[Records that describe objects]
........

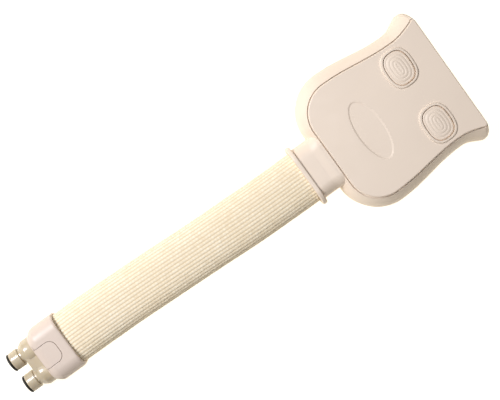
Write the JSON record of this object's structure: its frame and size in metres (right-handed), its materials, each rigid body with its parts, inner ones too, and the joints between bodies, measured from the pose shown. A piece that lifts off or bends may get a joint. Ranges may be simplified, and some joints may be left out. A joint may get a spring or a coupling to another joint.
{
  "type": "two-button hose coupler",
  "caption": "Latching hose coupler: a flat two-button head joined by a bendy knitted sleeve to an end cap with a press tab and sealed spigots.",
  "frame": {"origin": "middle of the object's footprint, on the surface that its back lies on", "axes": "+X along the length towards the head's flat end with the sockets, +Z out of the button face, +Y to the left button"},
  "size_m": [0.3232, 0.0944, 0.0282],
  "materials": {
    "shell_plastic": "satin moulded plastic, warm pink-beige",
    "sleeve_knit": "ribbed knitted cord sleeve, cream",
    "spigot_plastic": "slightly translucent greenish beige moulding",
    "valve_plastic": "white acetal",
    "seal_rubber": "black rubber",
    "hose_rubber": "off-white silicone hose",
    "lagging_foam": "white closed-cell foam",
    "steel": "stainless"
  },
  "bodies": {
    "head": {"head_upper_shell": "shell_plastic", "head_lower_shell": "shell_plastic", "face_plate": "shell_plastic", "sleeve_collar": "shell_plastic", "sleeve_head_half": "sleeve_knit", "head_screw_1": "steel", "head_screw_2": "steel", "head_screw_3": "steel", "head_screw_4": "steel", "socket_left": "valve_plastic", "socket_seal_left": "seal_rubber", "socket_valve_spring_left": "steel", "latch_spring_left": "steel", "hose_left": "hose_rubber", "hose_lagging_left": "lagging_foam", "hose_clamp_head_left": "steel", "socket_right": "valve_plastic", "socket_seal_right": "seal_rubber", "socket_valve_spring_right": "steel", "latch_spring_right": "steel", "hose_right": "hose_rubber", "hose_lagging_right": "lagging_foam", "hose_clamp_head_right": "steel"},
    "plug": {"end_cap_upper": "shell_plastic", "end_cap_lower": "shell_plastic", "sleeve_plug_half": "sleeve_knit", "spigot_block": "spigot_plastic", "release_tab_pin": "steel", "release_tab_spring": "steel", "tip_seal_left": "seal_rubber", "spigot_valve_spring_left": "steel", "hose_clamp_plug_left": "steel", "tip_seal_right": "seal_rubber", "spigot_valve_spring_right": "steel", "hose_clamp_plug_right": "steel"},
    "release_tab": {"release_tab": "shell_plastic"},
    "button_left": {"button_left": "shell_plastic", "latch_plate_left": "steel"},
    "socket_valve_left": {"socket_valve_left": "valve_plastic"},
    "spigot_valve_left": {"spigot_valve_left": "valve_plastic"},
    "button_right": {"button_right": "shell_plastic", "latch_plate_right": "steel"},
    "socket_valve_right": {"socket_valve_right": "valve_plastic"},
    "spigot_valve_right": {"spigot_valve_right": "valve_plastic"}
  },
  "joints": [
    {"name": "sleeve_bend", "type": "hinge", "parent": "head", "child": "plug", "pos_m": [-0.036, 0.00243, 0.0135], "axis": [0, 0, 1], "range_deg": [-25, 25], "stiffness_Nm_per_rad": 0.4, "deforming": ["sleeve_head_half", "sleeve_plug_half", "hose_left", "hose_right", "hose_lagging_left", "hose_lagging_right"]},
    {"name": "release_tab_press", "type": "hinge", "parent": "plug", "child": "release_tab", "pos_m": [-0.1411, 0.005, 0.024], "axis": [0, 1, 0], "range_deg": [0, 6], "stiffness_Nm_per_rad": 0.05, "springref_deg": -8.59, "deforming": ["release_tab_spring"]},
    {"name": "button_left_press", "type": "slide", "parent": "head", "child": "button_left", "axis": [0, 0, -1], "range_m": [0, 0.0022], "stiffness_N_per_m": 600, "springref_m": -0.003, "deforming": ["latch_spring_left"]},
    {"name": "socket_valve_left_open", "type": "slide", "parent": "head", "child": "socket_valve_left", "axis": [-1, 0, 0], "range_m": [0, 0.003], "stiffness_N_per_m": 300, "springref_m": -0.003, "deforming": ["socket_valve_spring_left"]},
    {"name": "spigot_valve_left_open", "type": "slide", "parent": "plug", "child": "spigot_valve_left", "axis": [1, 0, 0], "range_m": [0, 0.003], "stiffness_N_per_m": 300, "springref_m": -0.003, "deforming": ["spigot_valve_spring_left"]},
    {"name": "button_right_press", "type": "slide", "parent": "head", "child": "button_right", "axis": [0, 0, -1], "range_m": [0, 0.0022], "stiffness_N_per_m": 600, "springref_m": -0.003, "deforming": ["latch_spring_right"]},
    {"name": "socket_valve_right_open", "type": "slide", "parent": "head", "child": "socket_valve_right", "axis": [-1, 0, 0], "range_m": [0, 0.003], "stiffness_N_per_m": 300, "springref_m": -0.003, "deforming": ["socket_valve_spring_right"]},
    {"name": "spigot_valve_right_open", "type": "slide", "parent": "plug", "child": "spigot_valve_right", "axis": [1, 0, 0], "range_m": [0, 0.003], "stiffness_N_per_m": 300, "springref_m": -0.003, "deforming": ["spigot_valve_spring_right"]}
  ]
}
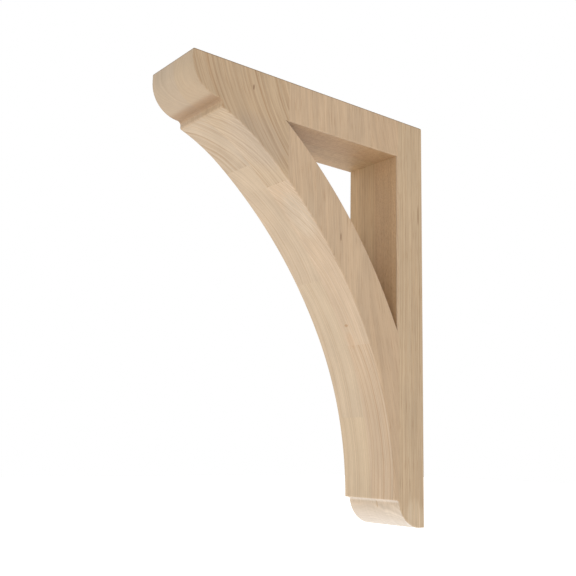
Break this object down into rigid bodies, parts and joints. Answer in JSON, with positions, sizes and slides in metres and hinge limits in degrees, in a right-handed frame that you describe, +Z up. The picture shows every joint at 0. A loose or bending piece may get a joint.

........

Problem =>
From the records above, please extract every line and repeat it exactly.

Result of this task =>
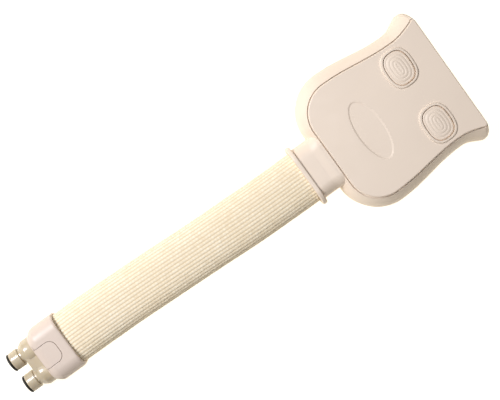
Write the JSON record of this object's structure: its frame and size in metres (right-handed), its materials, each rigid body with its parts, inner ones too, and the joints between bodies, measured from the pose shown. A piece that lifts off or bends may get a joint. Ranges may be simplified, and some joints may be left out. A joint may get a spring or a coupling to another joint.
{
  "type": "two-button hose coupler",
  "caption": "Latching hose coupler: a flat two-button head joined by a bendy knitted sleeve to an end cap with a press tab and sealed spigots.",
  "frame": {"origin": "middle of the object's footprint, on the surface that its back lies on", "axes": "+X along the length towards the head's flat end with the sockets, +Z out of the button face, +Y to the left button"},
  "size_m": [0.3232, 0.0944, 0.0282],
  "materials": {
    "shell_plastic": "satin moulded plastic, warm pink-beige",
    "sleeve_knit": "ribbed knitted cord sleeve, cream",
    "spigot_plastic": "slightly translucent greenish beige moulding",
    "valve_plastic": "white acetal",
    "seal_rubber": "black rubber",
    "hose_rubber": "off-white silicone hose",
    "lagging_foam": "white closed-cell foam",
    "steel": "stainless"
  },
  "bodies": {
    "head": {"head_upper_shell": "shell_plastic", "head_lower_shell": "shell_plastic", "face_plate": "shell_plastic", "sleeve_collar": "shell_plastic", "sleeve_head_half": "sleeve_knit", "head_screw_1": "steel", "head_screw_2": "steel", "head_screw_3": "steel", "head_screw_4": "steel", "socket_left": "valve_plastic", "socket_seal_left": "seal_rubber", "socket_valve_spring_left": "steel", "latch_spring_left": "steel", "hose_left": "hose_rubber", "hose_lagging_left": "lagging_foam", "hose_clamp_head_left": "steel", "socket_right": "valve_plastic", "socket_seal_right": "seal_rubber", "socket_valve_spring_right": "steel", "latch_spring_right": "steel", "hose_right": "hose_rubber", "hose_lagging_right": "lagging_foam", "hose_clamp_head_right": "steel"},
    "plug": {"end_cap_upper": "shell_plastic", "end_cap_lower": "shell_plastic", "sleeve_plug_half": "sleeve_knit", "spigot_block": "spigot_plastic", "release_tab_pin": "steel", "release_tab_spring": "steel", "tip_seal_left": "seal_rubber", "spigot_valve_spring_left": "steel", "hose_clamp_plug_left": "steel", "tip_seal_right": "seal_rubber", "spigot_valve_spring_right": "steel", "hose_clamp_plug_right": "steel"},
    "release_tab": {"release_tab": "shell_plastic"},
    "button_left": {"button_left": "shell_plastic", "latch_plate_left": "steel"},
    "socket_valve_left": {"socket_valve_left": "valve_plastic"},
    "spigot_valve_left": {"spigot_valve_left": "valve_plastic"},
    "button_right": {"button_right": "shell_plastic", "latch_plate_right": "steel"},
    "socket_valve_right": {"socket_valve_right": "valve_plastic"},
    "spigot_valve_right": {"spigot_valve_right": "valve_plastic"}
  },
  "joints": [
    {"name": "sleeve_bend", "type": "hinge", "parent": "head", "child": "plug", "pos_m": [-0.036, 0.00243, 0.0135], "axis": [0, 0, 1], "range_deg": [-25, 25], "stiffness_Nm_per_rad": 0.4, "deforming": ["sleeve_head_half", "sleeve_plug_half", "hose_left", "hose_right", "hose_lagging_left", "hose_lagging_right"]},
    {"name": "release_tab_press", "type": "hinge", "parent": "plug", "child": "release_tab", "pos_m": [-0.1411, 0.005, 0.024], "axis": [0, 1, 0], "range_deg": [0, 6], "stiffness_Nm_per_rad": 0.05, "springref_deg": -8.59, "deforming": ["release_tab_spring"]},
    {"name": "button_left_press", "type": "slide", "parent": "head", "child": "button_left", "axis": [0, 0, -1], "range_m": [0, 0.0022], "stiffness_N_per_m": 600, "springref_m": -0.003, "deforming": ["latch_spring_left"]},
    {"name": "socket_valve_left_open", "type": "slide", "parent": "head", "child": "socket_valve_left", "axis": [-1, 0, 0], "range_m": [0, 0.003], "stiffness_N_per_m": 300, "springref_m": -0.003, "deforming": ["socket_valve_spring_left"]},
    {"name": "spigot_valve_left_open", "type": "slide", "parent": "plug", "child": "spigot_valve_left", "axis": [1, 0, 0], "range_m": [0, 0.003], "stiffness_N_per_m": 300, "springref_m": -0.003, "deforming": ["spigot_valve_spring_left"]},
    {"name": "button_right_press", "type": "slide", "parent": "head", "child": "button_right", "axis": [0, 0, -1], "range_m": [0, 0.0022], "stiffness_N_per_m": 600, "springref_m": -0.003, "deforming": ["latch_spring_right"]},
    {"name": "socket_valve_right_open", "type": "slide", "parent": "head", "child": "socket_valve_right", "axis": [-1, 0, 0], "range_m": [0, 0.003], "stiffness_N_per_m": 300, "springref_m": -0.003, "deforming": ["socket_valve_spring_right"]},
    {"name": "spigot_valve_right_open", "type": "slide", "parent": "plug", "child": "spigot_valve_right", "axis": [1, 0, 0], "range_m": [0, 0.003], "stiffness_N_per_m": 300, "springref_m": -0.003, "deforming": ["spigot_valve_spring_right"]}
  ]
}
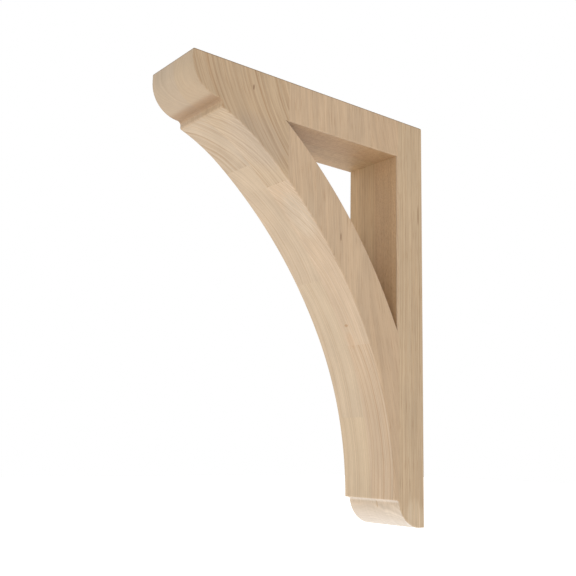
Break this object down into rigid bodies, parts and joints. Answer in JSON, with positions, sizes and slides in metres and hinge limits in degrees, in a right-handed frame that you describe, +Z up. The picture shows every joint at 0. A loose or bending piece may get a joint.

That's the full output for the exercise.